I believe that when you do the procedure once, it is stored forever until you do it again or do a firmware reset. So you can hibernate or shut it down or anything you want and it will be retained. In theory it only needs to be done once after you do a significant change to the weight.

It literally only takes a few seconds because all it does is a quick and short slew - and I assume it measures the difference between where it wanted to go and where it landed - and uses that info to correct future slews. That is exactly what is needed here in sgp.

But again - I have only used this once and I’m not sure how much it helped - or if there is something else going on to limit the accuracy during centering. But I certainly expected the sgp centering to converge on multiple tries - but on thinking about it I realized it wouldn’t if there is systematic bias even if the plate solves and syncs are perfect - and the goto calibration is designed just for the purpose of removing that bias.

Frank


#6

As an update - it seems the goto calibration may not help much with recent firmware on celestron mounts - so it may not be something to worry about. But there will likely be some residual error in centering after a slew - and repeated solves/syncs/slews won’t improve it. So you may need to set a centering tolerance of 1’ or so - and set the repeat value to no more than two.

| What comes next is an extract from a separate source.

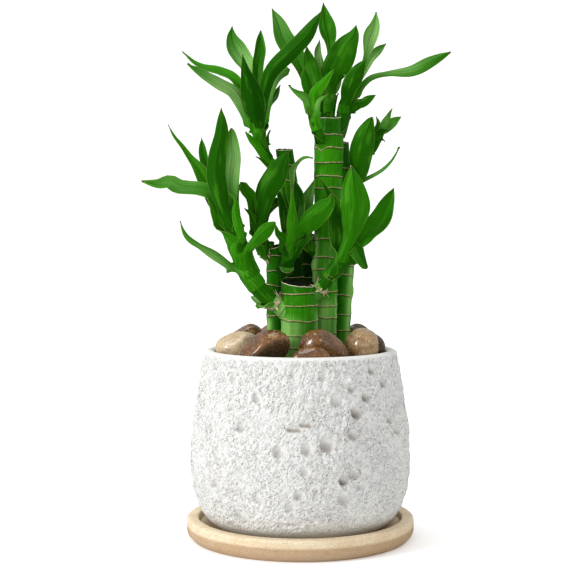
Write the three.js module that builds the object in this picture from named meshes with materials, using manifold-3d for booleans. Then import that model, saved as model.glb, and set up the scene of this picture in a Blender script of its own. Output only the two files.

Those are ballpark values based on my cge-pro - and you should confirm for yourself. But when I did repeated solves/syncs/slews during the centering routine with a narrow tolerance - it quickly converged to some fixed error that did not improve.

If the centering code could do the final centering motion with calculated nudges rather than a slew - that would allow it to converge instead of going to the same offset. But 1’ may be fine for most people.

I went ahead and entered a feature request to nudge instead of slew for centering - when close to the target.